ON BLOOMING TODAY
by Sandra Bark
I use Outlook to access my Gmail, and over the past few days, it’s been a source of great frustration. Having realized that my laptop is being slowed down by the weight of information saved on the hard drive, I’ve been trying to make some space by deleting old files, including emails I don’t need anymore, emails from advertisers and strangers and people that have done me wrong.
But the past won’t let me go.
I hit delete, I clear the chaff, and moments later, Gmail just reloads the outdated messages. Delete, reappear. Delete, reappear.
My brain is also like this. I tell it that a situation is over, that it’s done and gone, and yet I keep hashing it over in my mind. Those stupid synapses, so addicted to yesterday’s pains, so oblivious to today’s possibilities!
How am I supposed to live in the now when the past is hanging on so tightly?
When it comes to the technology, it’s likely that my settings are wrong. Or there’s a bug, and I need to call my Mac guy and have him erase the information I no longer need. But when it comes to my head and heart, I can’t just hit “clear all.” I can’t just call in an expert, eternal-sunshine-of-the-spotless-mind style, so that I might feel more buoyant, less weighed down by situations that no longer exist. I can’t just change the settings.
Or can I?
In class a while back, Stephanie asked a very good question. She said, “Where are you? Are you in the pose we’re doing? Or are you still five poses back, wondering what you did wrong?”

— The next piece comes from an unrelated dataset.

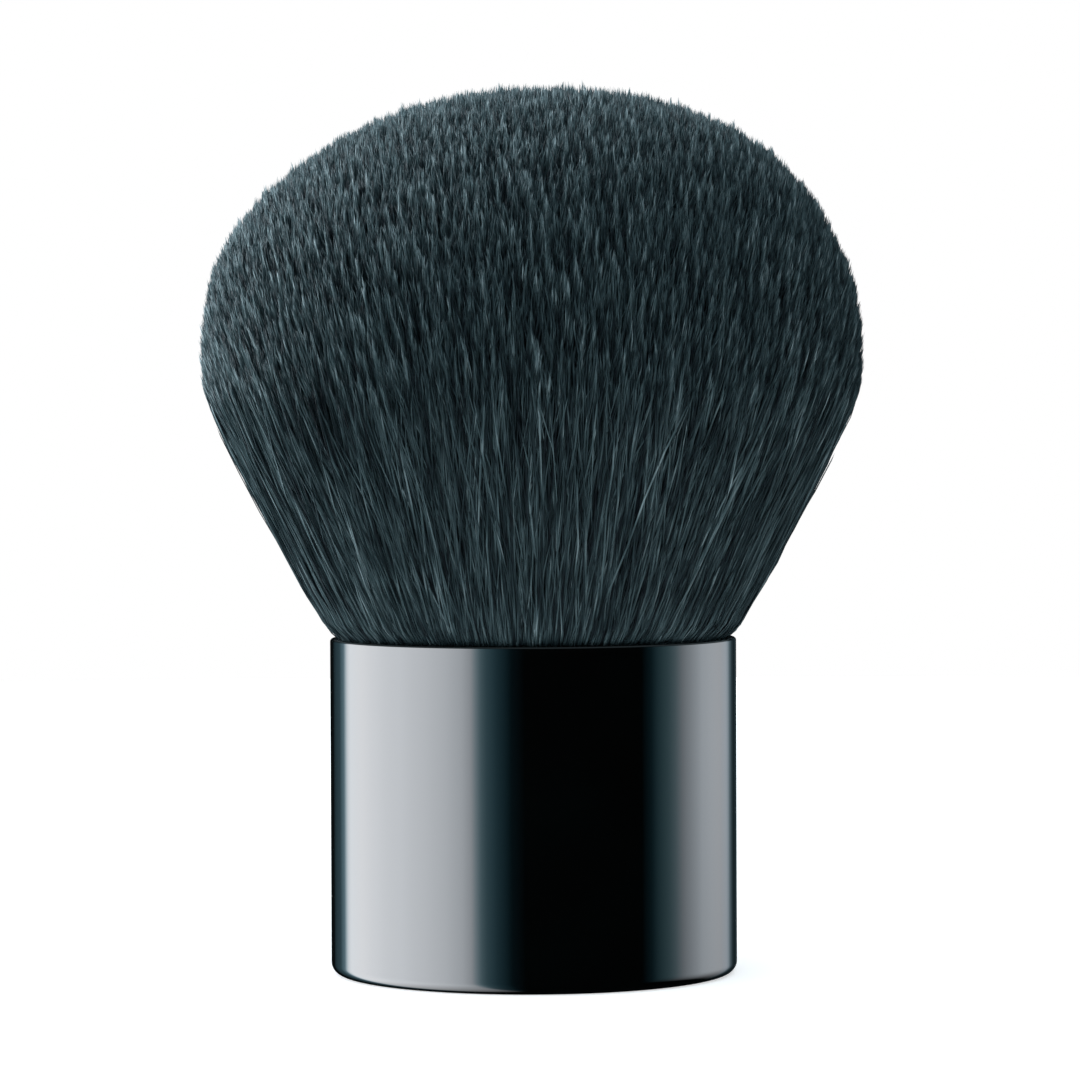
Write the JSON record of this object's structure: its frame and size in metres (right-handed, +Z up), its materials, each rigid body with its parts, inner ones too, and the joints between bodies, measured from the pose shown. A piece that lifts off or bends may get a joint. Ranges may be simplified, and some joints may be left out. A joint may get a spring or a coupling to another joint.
{
  "type": "kabuki brush",
  "caption": "Short kabuki brush: a wide dome of dense black hair glued into a gloss black drawn-metal barrel that stands on its flat foot ring.",
  "frame": {"origin": "centre of the flat foot ring that the brush stands on", "axes": "+Z up along the barrel's axis, from the foot to the hair; +X to the right and +Y away from the camera in the picture"},
  "size_m": [0.052, 0.052, 0.0698],
  "materials": {
    "barrel_lacquer": "gloss black lacquer over drawn aluminium",
    "hair": "dense synthetic hair, black with a cool sheen",
    "ferrule_aluminium": "bare rolled strip",
    "thread": "twisted nylon",
    "resin": "cured amber epoxy",
    "insert_plastic": "moulded grey plastic",
    "ballast_steel": "zinc-plated turned steel",
    "foam": "die-cut double-sided foam tape"
  },
  "bodies": {
    "root": {"outer_barrel": "barrel_lacquer", "hair_bundle": "hair", "knot_ferrule": "ferrule_aluminium", "binding_thread": "thread", "resin_plug": "resin", "core_insert": "insert_plastic", "ballast_weight": "ballast_steel", "base_pad": "foam"}
  },
  "joints": []
}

Right when she said it, I happened to not have my mind focused on Utthita Trikonasana, where I actually was, but on the Parivrtta Parsvakonasana I had fallen out of eight minutes prior.
Her question sharpened my understanding of the ways we can trap ourselves. Revolved Side Angle was then. Triangle was now. Yet I was in neither place, my mind stuck in a past pose while my body scrambled to form a different shape. I was in a limbo of memory, breathing in the stale air of regret instead of reveling in the present, in a fresh opportunity to get it right.
That insight has stayed with me. Things that happened when I was ten and fifteen and twenty are over and done with. I can relive them endlessly in my mind, trying to parse them until they make sense, but I’ll never really live there again. Meanwhile, the moments I could be experiencing right here, right now, are passing me by.
So what will I do now? Will I regret the regret? Will I spend my today wishing I had been more fully engaged in yesterday? Or will I change the settings, clear the space, make room for a clean set of connections that I can fully experience today?
When it comes to Gmail, when it comes to Microsoft, I can’t claim responsibility for the programming. But when it comes to my head and heart, I can. I can hit delete on old messaging and set my intention towards a newer, rosier outlook, one that recognizes the immediacy of the immediate and the presence of the present.
I can remember to gather the rosebuds while I may instead of slowing myself down remembering the thorns that pricked me, instead of wasting the sunlit hours dreaming of the bouquets I should have, would have, could have stopped to smell.